Have you been to the American Visionary Arts Museum? It’s unlike any other art museum you have ever visited. It houses a large permanent collection of artwork created by people who work outside the main of the art community. Many, like the nameless Ukrainian holocaust survivor and mental ward patient who produced a painting a day, are coping with mental illness, their fixations driving their work. Others are fully functioning members of society who produce unbelievable pieces — for whimsy, therapy, financial gain, or some combination of the three.
Of course, the items borne from an obsessive attention to detail fascinate us: the enormous model of the Lusitania made entirely of toothpicks. The throne of bottle caps. The dress crocheted to represent a horse. The 7-panel painting of thousands of people, reminiscent of Bosch’s Garden of Earthly Delights, but so much more ephemeral.
Beyond that, there are all the stories. People who had normal lives, suffered a psychic break, and ended up on the streets doing their art. People in asylums. People living without electricity or running water. Artists, exorcising their demons over and over via their art. Baltimore gets its fair share of representation, but this is much more than a display of local talent.
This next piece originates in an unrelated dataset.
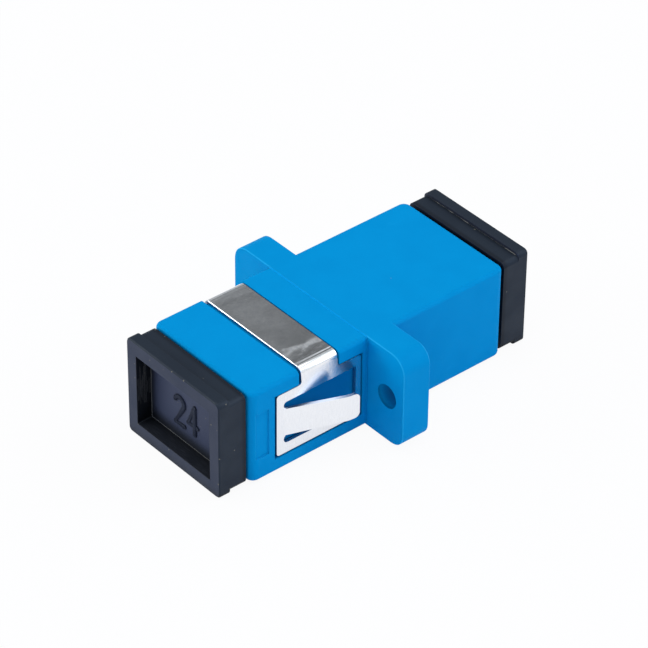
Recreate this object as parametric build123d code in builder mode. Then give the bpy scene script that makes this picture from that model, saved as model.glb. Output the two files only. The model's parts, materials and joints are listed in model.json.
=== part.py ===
from build123d import *
import os
from math import radians, tan

# Fibre optic adapter: a flanged blue housing that joins two square push-pull connectors, with a
# folded sheet-metal panel clip round its front half and a dust cap in each port.
# Millimetres. The origin is where the two ferrules meet: on the optical axis, in the middle of the
# flange. +X runs along the axis to the rear port, +Y across the adapter and +Z up.

# Ports and the housing round them
port_width = 9.1
port_height = 7.5
port_corner_radius = 0.5
port_lead_in = 0.35
side_wall = 1.95
top_wall = 0.9
body_length = 28.0
body_edge_radius = 0.4
mouth_corner_radius = 0.8
keyway_width = 2.45
keyway_length = 5.0

# Flange
flange_width = 22.2
flange_thickness = 3.0
flange_edge_chamfer = 0.12
ear_top_radius = 1.6
ear_foot_radius = 1.4
screw_hole_diameter = 2.3
screw_edge_distance = 2.0

# Seam between the two shells: a short spigot of the front one closes the rear one's pocket
seam_chamfer = 0.03
spigot_length = 0.25
spigot_clearance = 0.05

# Shallow panel on each side, near the front mouth
panel_inset = 0.55
panel_length = 1.4
panel_height = 4.7
panel_depth = 0.15

# Panel clip, folded from one strip of spring steel
clip_thickness = 0.3
clip_bend_radius = 0.7
clip_corner_radius = 0.3
strap_width = 3.9
strap_offset = 2.55
strap_proud = 0.05
wing_length = 9.1
wing_height = 6.3
wing_bar = 1.0
wing_rear_bar = 0.55
wing_root_land = 0.75
wing_sink = 0.08
wing_flange_gap = 0.6
upper_slot_width = 0.65
lower_slot_width = 0.88
tongue_flare = 21.0
tongue_tip_flare = 7.5
tongue_tip_length = 1.1
tongue_tip_narrowing = 0.15
tongue_tip_radius = 0.5
tongue_root_radius = 0.8
tongue_knee_radius = 2.0
panel_grip = 2.55

# Room round the clip in the housing
wing_gap_under = 0.12
wing_gap_front = 0.25
wing_gap_rear = 0.13
wing_gap_height = 0.13
strap_gap_front = 0.32
strap_gap_rear = 0.1

# Split alignment sleeve
ferrule_bore = 2.5
sleeve_wall = 0.35
sleeve_length = 11.4
sleeve_slot = 0.5
sleeve_chamfer = 0.12

# Latch body: a plate with half of the sleeve's boss and two latch arms
plate_shoulder_side = 0.85
plate_shoulder_top = 0.2
plate_clearance = 0.1
plate_corner_radius = 0.3
boss_wall = 0.775
boss_lip_length = 0.6
boss_lip_clearance = 0.2
boss_lead_in = 0.25
sleeve_play = 0.075
sleeve_end_play = 0.05
latch_reach = 9.2
arm_inset = 0.8
arm_thickness = 0.9
arm_width = 3.0
arm_root_radius = 0.4
arm_flex_room = 0.55
arm_room_beside = 0.8
arm_room_beyond = 1.9
barb_height = 0.75
barb_back = 0.5
barb_land = 0.4
core_window_margin = 0.1
peg_diameter = 1.0
peg_height = 0.6
peg_clearance = 0.05
peg_side_inset = 1.0
peg_top_inset = 0.75

# Dust cap
cap_gap = 0.25
cap_neck_length = 1.7
cap_lip_length = 1.1
cap_side_step = 0.38
cap_neck_step = 0.05
cap_lip_proud = 0.27
cap_corner_radius = 0.5
cap_edge_chamfer = 0.12
cap_side_rim = 1.27
cap_top_rim = 1.37
cap_recess_depth = 1.55
cap_recess_radius = 0.1
cap_web = 1.1
plug_clearance = 0.1
plug_wall = 1.0
plug_latch_gap = 0.4
plug_lead_in = 0.3

# Worked out from the sizes above
body_width = port_width + 2 * side_wall
body_height = port_height + 2 * top_wall
mouth_x = body_length / 2
seam_x = -flange_thickness / 2
screw_pitch = flange_width - 2 * screw_edge_distance

plate_thickness = flange_thickness / 2 - spigot_length
plate_width = port_width + 2 * plate_shoulder_side
plate_height = port_height + 2 * plate_shoulder_top
pocket_width = plate_width + 2 * plate_clearance
pocket_height = plate_height + 2 * plate_clearance
spigot_width = pocket_width - 2 * spigot_clearance
spigot_height = pocket_height - 2 * spigot_clearance

arm_inner = port_width / 2 - arm_inset
arm_outer = arm_inner + arm_thickness
arm_room_width = 2 * (arm_outer + arm_flex_room)
arm_room_height = arm_width + 2 * arm_room_beside
arm_room_end = latch_reach + arm_room_beyond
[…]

The AVAM has three buildings. The main building houses the permanent collection as well as some special exhibitions, the store, and a cafe on the third floor. I’m still confused about how you get into the cafe if you’re not paying to see the museum, but maybe you just don’t. The store has a wide collection of books, art, gizmos, and reading glasses (Get it? Glasses! At the Visionary Arts Museum!). The Tall Sculpture Barn is mostly storage and also a venue space. On our visit last weekend, the middle of the floor was occupied by a large chess set of sculpted metal angels. And the Jim Rouse Visionary Center holds several exhibits: whirligigs, Baltimore painted screens, the world’s first robot family. Also shown are some of AVAM’s entries in its own annual Kinetic Sculpture Race.
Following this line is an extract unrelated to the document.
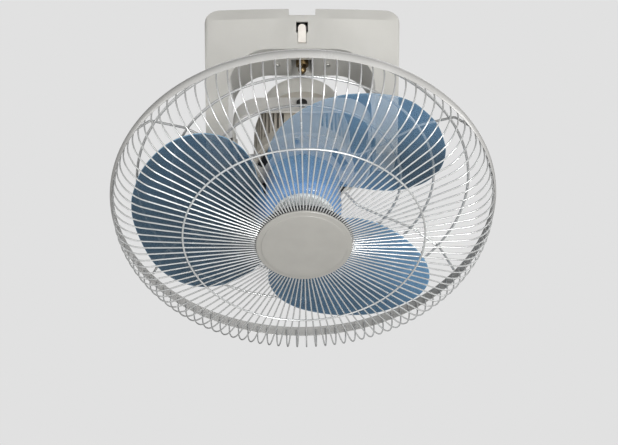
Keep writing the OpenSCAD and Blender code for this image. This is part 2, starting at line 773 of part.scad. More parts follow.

AVAM encapsulates what I like about Baltimore itself. People go to Washington to see the work of masters they have learned about in school. You go to Baltimore and AVAM for its idiomatic perspective on real life — warts, psychosis, and all.
American Visionary Arts Museum
800 Key Highway (Federal Hill)
Best for: People who like quirky and weird and are not put off by it; visitors to the city looking for something more than the Inner Harbor; curious kids.